Restate the whole listing exactly.

..........

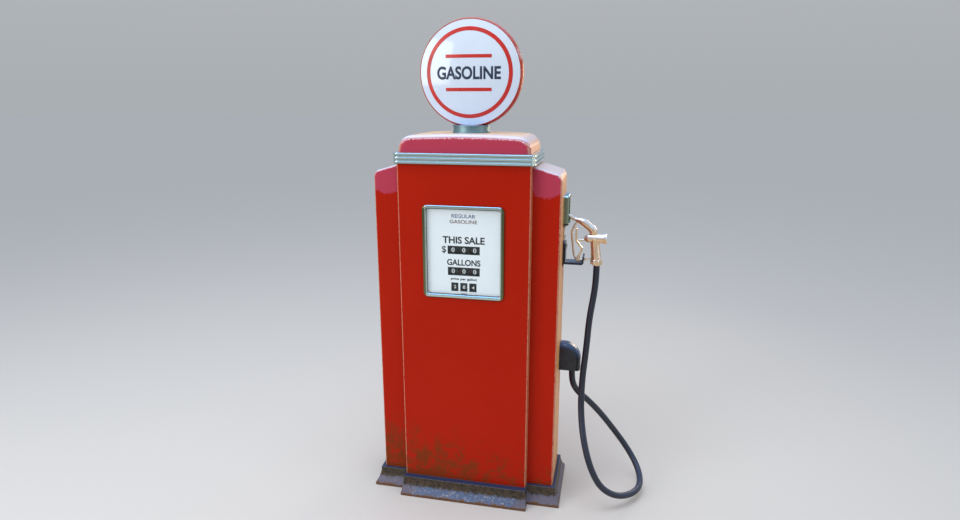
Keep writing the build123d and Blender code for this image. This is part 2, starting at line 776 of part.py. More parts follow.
for place, place_name in enumerate(("dimes", "cents", "tenths")):
    with BuildPart() as price_wheel:
        number_wheel((place - 1) * price_wheel_pitch, price_wheel_y, price_row_z,
                     price_wheel_radius, price_wheel_width)
    save(price_wheel, f"price_wheel_{place_name}")

tube_y = -118.0
tube_z = 1158.0
tube_radius = 12.0
tube_half_length = 100.0
tube_cap_length = 12.0
tube_cap_x = tube_half_length + tube_cap_length / 2

with BuildPart() as dial_lamp:
    rod(0, tube_y, tube_z, tube_radius, 2 * tube_half_length, "X")
    for side in (-1, 1):
        rod(side * tube_cap_x, tube_y, tube_z, tube_radius + 1.5, tube_cap_length, "X")
        bar(side * tube_cap_x - 5, side * tube_cap_x + 5, tube_y + 5, tube_y + 9, tube_z - 8,
            top_shelf_z - shelf_gauge)
save(dial_lamp, "dial_lamp")

# ---------------------------------------------------------------- pumping gear
motor_x, motor_z = motor_centre
pump_x, pump_z = pump_centre
boss_front_y = -84.0
boss_length = 24.0
motor_radius = 72.0
motor_length = 150.0
motor_middle_y = 10.0
motor_boss_radius = 22.0
motor_feet_y = (-35.0, 55.0)
motor_foot_half_width = 62.0
motor_web_half_width = 30.0
terminal_box_height = 95.0
fin_count = 12
fin_length = 110.0

with BuildPart() as motor:
    rod(motor_x, motor_middle_y, motor_z, motor_radius, motor_length, "Y")
    fillet(motor.edges().filter_by(GeomType.CIRCLE), 10)
    rod(motor_x, boss_front_y + boss_length / 2, motor_z, motor_boss_radius, boss_length, "Y")
    for foot_y in motor_feet_y:
        bar(motor_x - motor_foot_half_width, motor_x + motor_foot_half_width, foot_y - 12, foot_y + 12,
            deck_z, deck_z + 12)
        bar(motor_x - motor_web_half_width, motor_x + motor_web_half_width, foot_y - 8, foot_y + 8,
            deck_z, motor_z - 40)
    bar(motor_x - motor_web_half_width, motor_x + motor_web_half_width, motor_middle_y - 30,
        motor_middle_y + 30, motor_z + 60, motor_z + terminal_box_height)
    for fin in range(fin_count):
        turn = 360 * (fin + 0.5) / fin_count
        out = motor_radius + 1
        with Locations(Location((motor_x + out * cos(radians(turn)), motor_middle_y,
                                 motor_z + out * sin(radians(turn))), (0, -turn, 0))):
            Box(8, fin_length, 4)
save(motor, "motor")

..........

#### Final result:
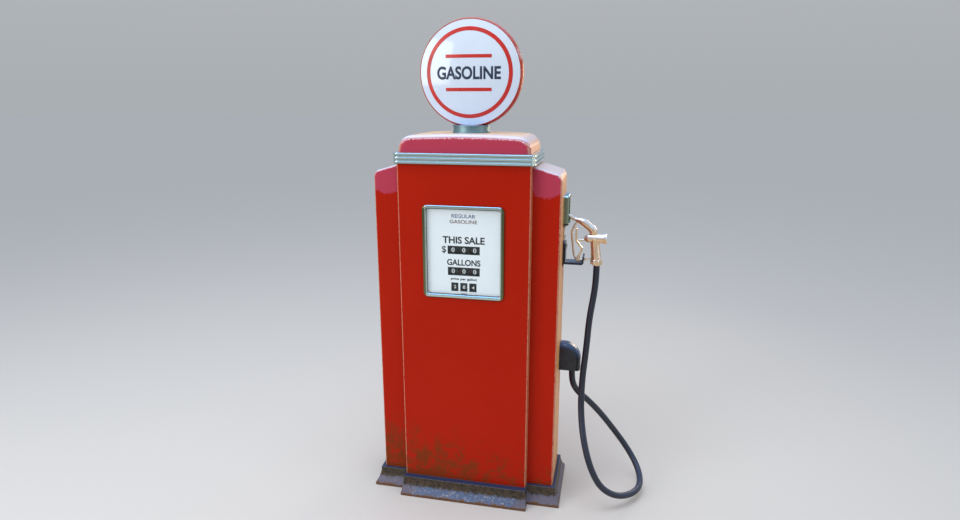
Keep writing the build123d and Blender code for this image. This is part 2, starting at line 776 of part.py. More parts follow.
for place, place_name in enumerate(("dimes", "cents", "tenths")):
    with BuildPart() as price_wheel:
        number_wheel((place - 1) * price_wheel_pitch, price_wheel_y, price_row_z,
                     price_wheel_radius, price_wheel_width)
    save(price_wheel, f"price_wheel_{place_name}")

tube_y = -118.0
tube_z = 1158.0
tube_radius = 12.0
tube_half_length = 100.0
tube_cap_length = 12.0
tube_cap_x = tube_half_length + tube_cap_length / 2

with BuildPart() as dial_lamp:
    rod(0, tube_y, tube_z, tube_radius, 2 * tube_half_length, "X")
    for side in (-1, 1):
        rod(side * tube_cap_x, tube_y, tube_z, tube_radius + 1.5, tube_cap_length, "X")
        bar(side * tube_cap_x - 5, side * tube_cap_x + 5, tube_y + 5, tube_y + 9, tube_z - 8,
            top_shelf_z - shelf_gauge)
save(dial_lamp, "dial_lamp")

# ---------------------------------------------------------------- pumping gear
motor_x, motor_z = motor_centre
pump_x, pump_z = pump_centre
boss_front_y = -84.0
boss_length = 24.0
motor_radius = 72.0
motor_length = 150.0
motor_middle_y = 10.0
motor_boss_radius = 22.0
motor_feet_y = (-35.0, 55.0)
motor_foot_half_width = 62.0
motor_web_half_width = 30.0
terminal_box_height = 95.0
fin_count = 12
fin_length = 110.0

with BuildPart() as motor:
    rod(motor_x, motor_middle_y, motor_z, motor_radius, motor_length, "Y")
    fillet(motor.edges().filter_by(GeomType.CIRCLE), 10)
    rod(motor_x, boss_front_y + boss_length / 2, motor_z, motor_boss_radius, boss_length, "Y")
    for foot_y in motor_feet_y:
        bar(motor_x - motor_foot_half_width, motor_x + motor_foot_half_width, foot_y - 12, foot_y + 12,
            deck_z, deck_z + 12)
        bar(motor_x - motor_web_half_width, motor_x + motor_web_half_width, foot_y - 8, foot_y + 8,
            deck_z, motor_z - 40)
    bar(motor_x - motor_web_half_width, motor_x + motor_web_half_width, motor_middle_y - 30,
        motor_middle_y + 30, motor_z + 60, motor_z + terminal_box_height)
    for fin in range(fin_count):
        turn = 360 * (fin + 0.5) / fin_count
        out = motor_radius + 1
        with Locations(Location((motor_x + out * cos(radians(turn)), motor_middle_y,
                                 motor_z + out * sin(radians(turn))), (0, -turn, 0))):
            Box(8, fin_length, 4)
save(motor, "motor")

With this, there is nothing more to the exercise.